## To be done:
Go through the listing and pick out each line with the word "json" in it.

## Given information:

::::::

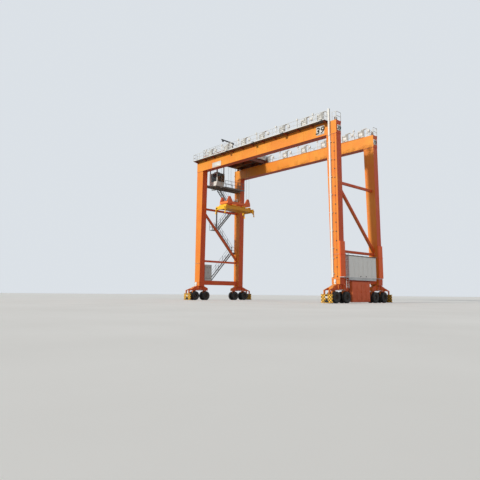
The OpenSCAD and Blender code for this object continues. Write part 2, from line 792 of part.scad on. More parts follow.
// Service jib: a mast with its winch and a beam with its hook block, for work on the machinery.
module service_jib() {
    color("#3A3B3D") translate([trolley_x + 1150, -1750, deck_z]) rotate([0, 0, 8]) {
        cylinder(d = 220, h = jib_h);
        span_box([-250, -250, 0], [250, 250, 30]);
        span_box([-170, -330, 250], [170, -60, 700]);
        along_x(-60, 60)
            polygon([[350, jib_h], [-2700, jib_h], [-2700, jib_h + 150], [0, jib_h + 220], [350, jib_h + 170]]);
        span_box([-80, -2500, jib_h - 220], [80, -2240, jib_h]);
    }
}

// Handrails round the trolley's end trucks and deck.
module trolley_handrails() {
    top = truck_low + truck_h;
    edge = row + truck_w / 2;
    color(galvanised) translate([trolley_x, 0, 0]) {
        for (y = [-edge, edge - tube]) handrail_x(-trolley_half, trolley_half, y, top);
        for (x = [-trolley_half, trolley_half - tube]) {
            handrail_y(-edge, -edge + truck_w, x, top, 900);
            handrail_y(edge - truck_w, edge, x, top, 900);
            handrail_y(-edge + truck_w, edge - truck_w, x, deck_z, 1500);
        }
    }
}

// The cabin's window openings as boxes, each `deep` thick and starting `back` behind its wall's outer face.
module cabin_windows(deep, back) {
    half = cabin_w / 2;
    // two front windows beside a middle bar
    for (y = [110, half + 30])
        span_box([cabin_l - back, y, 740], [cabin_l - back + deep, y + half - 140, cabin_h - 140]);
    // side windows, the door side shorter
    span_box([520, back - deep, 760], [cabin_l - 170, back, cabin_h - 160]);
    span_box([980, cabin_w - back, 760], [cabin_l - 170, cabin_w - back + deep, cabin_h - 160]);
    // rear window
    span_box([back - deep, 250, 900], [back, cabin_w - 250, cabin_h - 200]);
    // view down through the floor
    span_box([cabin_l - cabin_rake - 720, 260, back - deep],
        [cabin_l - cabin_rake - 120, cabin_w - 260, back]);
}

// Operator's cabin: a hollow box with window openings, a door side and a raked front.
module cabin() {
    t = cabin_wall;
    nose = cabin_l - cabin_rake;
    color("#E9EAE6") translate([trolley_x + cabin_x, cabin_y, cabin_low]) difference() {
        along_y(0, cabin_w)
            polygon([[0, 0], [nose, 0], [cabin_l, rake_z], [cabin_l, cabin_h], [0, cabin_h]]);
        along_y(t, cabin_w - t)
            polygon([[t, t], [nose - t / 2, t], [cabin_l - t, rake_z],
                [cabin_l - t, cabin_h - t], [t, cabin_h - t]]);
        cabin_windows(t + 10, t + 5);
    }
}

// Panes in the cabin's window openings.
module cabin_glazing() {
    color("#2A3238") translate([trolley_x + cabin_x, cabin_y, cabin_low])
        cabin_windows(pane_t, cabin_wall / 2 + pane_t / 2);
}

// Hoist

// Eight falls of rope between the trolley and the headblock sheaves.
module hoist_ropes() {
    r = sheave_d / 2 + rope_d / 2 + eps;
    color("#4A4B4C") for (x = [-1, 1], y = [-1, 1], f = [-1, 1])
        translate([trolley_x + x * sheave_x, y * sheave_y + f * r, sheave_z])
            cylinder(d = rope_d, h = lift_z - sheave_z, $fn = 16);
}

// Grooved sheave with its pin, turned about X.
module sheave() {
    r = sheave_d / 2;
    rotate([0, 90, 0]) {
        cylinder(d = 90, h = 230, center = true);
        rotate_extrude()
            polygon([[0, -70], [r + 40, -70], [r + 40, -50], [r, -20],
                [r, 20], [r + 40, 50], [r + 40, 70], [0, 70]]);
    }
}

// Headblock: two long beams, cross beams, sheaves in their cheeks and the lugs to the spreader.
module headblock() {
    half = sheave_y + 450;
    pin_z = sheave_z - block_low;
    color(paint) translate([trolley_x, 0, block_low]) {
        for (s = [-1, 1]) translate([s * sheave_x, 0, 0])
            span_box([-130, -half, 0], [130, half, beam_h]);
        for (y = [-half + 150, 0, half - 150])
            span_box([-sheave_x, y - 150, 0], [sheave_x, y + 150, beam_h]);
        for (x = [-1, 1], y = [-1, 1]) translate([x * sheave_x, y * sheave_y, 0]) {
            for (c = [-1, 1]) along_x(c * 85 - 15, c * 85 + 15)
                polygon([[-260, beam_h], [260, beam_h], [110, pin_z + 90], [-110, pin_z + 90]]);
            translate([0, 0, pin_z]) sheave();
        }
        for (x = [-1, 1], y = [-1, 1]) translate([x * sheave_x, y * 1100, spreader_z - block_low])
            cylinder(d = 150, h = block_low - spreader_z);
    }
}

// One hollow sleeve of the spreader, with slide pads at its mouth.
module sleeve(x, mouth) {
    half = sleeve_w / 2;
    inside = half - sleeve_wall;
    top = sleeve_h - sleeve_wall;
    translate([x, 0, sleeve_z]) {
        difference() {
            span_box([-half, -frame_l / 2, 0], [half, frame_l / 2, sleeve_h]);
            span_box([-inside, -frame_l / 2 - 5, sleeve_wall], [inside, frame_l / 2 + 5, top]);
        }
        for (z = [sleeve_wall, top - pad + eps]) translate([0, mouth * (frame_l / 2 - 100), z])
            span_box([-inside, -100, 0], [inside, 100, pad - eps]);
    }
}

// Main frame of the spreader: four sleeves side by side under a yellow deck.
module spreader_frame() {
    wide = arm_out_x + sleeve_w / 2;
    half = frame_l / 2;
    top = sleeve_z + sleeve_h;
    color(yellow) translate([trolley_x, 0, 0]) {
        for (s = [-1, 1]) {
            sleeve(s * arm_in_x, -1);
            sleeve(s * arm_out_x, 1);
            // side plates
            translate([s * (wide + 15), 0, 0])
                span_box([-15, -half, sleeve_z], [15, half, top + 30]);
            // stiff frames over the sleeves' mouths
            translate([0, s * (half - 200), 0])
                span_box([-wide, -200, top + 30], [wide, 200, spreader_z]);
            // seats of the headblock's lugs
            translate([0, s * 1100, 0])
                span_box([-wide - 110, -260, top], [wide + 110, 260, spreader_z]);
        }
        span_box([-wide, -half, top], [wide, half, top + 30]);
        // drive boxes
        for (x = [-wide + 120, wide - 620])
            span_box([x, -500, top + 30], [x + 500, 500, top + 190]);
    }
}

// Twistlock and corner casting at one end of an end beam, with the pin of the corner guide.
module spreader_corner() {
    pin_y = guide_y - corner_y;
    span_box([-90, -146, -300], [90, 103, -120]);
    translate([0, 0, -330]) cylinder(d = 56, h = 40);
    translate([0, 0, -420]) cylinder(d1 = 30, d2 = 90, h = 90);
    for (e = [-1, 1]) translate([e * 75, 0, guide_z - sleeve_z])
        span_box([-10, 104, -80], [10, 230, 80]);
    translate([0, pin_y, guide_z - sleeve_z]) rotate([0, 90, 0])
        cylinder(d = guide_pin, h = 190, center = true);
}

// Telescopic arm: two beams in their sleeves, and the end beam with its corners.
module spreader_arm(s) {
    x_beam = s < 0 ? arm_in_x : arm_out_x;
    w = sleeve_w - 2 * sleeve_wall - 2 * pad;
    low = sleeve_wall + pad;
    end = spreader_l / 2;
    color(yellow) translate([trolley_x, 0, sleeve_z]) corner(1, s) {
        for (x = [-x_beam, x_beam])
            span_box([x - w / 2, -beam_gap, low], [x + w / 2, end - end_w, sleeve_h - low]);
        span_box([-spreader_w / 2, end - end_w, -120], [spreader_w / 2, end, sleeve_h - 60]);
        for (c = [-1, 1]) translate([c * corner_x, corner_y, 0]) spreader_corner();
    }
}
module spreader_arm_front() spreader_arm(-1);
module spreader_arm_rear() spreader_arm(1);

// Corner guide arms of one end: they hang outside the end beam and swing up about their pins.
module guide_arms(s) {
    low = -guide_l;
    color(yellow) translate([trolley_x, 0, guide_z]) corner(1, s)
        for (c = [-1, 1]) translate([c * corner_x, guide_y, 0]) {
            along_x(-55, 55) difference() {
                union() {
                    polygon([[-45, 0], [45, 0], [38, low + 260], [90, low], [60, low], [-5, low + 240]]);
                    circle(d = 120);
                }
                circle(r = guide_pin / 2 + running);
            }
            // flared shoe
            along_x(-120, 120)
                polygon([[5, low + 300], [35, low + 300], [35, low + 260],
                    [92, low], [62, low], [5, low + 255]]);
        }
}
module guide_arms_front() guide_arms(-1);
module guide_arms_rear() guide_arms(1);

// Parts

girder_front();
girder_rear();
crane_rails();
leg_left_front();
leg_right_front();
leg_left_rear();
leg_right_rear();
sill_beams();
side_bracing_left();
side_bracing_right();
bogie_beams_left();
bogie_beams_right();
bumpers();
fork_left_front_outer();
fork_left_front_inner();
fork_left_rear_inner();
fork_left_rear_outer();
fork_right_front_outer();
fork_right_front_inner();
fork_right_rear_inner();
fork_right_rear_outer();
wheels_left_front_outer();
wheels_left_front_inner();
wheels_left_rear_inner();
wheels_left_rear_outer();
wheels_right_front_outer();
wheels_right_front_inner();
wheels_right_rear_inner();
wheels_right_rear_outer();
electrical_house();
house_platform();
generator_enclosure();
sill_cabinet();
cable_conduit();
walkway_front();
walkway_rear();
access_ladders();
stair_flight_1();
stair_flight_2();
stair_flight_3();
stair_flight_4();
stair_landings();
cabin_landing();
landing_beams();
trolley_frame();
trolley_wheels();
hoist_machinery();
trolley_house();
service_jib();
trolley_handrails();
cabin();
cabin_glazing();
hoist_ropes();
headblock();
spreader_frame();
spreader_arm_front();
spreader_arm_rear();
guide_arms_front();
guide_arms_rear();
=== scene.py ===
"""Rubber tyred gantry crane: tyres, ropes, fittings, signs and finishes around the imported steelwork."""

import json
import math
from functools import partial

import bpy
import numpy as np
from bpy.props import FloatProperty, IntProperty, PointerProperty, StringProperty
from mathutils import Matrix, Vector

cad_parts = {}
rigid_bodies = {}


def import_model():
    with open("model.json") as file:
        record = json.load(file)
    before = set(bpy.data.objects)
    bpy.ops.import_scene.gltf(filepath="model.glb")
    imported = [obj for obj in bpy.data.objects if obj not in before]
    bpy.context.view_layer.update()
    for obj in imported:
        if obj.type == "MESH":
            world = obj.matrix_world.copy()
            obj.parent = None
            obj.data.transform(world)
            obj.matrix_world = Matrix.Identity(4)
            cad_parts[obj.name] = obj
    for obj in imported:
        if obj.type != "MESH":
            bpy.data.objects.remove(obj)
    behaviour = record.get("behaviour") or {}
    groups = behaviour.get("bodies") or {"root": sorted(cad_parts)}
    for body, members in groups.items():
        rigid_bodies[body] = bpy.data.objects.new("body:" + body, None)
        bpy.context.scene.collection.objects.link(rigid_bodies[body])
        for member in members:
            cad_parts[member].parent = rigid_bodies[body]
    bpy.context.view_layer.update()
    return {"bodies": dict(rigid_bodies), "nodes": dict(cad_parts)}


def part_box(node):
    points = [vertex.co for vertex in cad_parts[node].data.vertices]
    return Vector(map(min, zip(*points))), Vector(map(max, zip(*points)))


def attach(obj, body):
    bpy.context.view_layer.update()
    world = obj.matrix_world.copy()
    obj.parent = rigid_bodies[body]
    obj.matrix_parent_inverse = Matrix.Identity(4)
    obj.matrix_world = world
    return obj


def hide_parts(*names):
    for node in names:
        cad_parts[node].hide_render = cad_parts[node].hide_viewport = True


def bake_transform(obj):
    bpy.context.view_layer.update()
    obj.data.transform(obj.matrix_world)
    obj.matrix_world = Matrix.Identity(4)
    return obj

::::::

## Complete response:
import json
    with open("model.json") as file:
        record = json.load(file)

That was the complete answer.